Jay Ryan will achieve a television trifecta this year, appearing on three of the free-to-air channels. He’s in TV1’s Offspring and TV2’s Go Girls and he guest-stars in the new Steven Spielberg-executive-produced big-budget family adventure series Terra Nova on TV3. (Plus, when Prime begins repeats of Sea Patrol, he’s in that, too.) The 30-year-old started acting as a teenager and his credits include Australian film Lou and one-man stage play The Packer, by Dianna Fuemana, which was nominated for best international performance at the Hollywood Fringe Festival.
Was last year the busiest you’ve ever been? It was a good year, but all up it was maybe 15 weeks’ work. It was nice to do three different projects – one American, one Australian and one Kiwi – and it was nice to do a couple of guestie roles as well, as opposed to being on a core cast. It’s interesting when you come into an already organised team or a cast that’s been together for a while. You do your thing and meet people very quickly and go – so it’s quite a different way of working.
What was it like being on a big-budget set like Terra Nova, as opposed to the small productions of Offspring and Go Girls? More bells and whistles, but at the end of the day it’s the same thing in terms of performance. There’s just more lights, more buildings and more food.
How many episodes did you do? I ended up doing three. I was supposed to do more, but it became too difficult because I was shooting Go Girls at the same time. I was supposed to be eaten by a dinosaur at the end of my first episode, and I was thinking, “Amazing, I can’t wait to see this!”, but we ran out of time to shoot it, because anything with the dinosaurs takes a good half-day to set up. So they said, “Well, look, we’re going to have to bring you back”, and I said, “Great!” I did get to do one scene with a 14-foot komodo dragon, which was painted in later by Steven Spielberg’s team.

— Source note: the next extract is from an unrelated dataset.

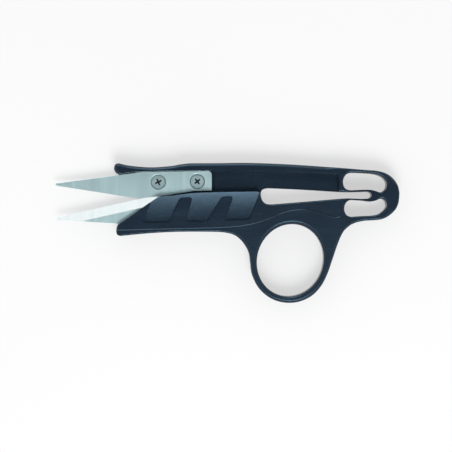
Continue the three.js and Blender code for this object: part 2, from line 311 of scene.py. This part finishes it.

Did they have animatronics? Not a lot. They had puppetry sort of things, like if they’re doing a close-up of a dinosaur’s claw. They also do a lot of stuff – which I guess is very Spielbergesque – of what you don’t see, which is more scary. So a lot of glimpses of dinosaurs’ tails, and really fast shadows going past and that old-school Jaws effect.
Was he around? He’s kind of like the Wizard of Oz really. He’s the man behind the curtain, where he makes it all happen, and you just hear his voice boom down. But apparently he had to sign off on the casting, so I know he’s seen me, which is nice to know.
Kev, your character in Go Girls, is very wry. Do you have to consciously play him down? I guess so, but at the same time it’s quite big as well, what I do with Kev. There’s a fine balance I have to find between the expression in his head through the voiceover and what’s being registered on the face and in the eyes. The Go Girls style is quite magazine-y – sharp cuts, very fast – and you’ve got to adapt your performance to work with that.
Have you got some good things coming up? I have a project, which I’m not allowed to talk about. It’s in New Zealand, it’s an international production, but it’s going to be a really different role for me, quite physically different.
Let me guess – you’re in The Hobbit? No, not The Hobbit, nothing to do with feet. It’s a mini-series, but that’s about all I can say; it’s shooting down south as well. I’m very excited about it. It’s going to be a great role for me.
OFFSPRING, TV1, Sunday, 9.30pm; GO GIRLS, TV2, Tuesday, 8.30pm; TERRA NOVA, TV3, Saturday, 7.30pm.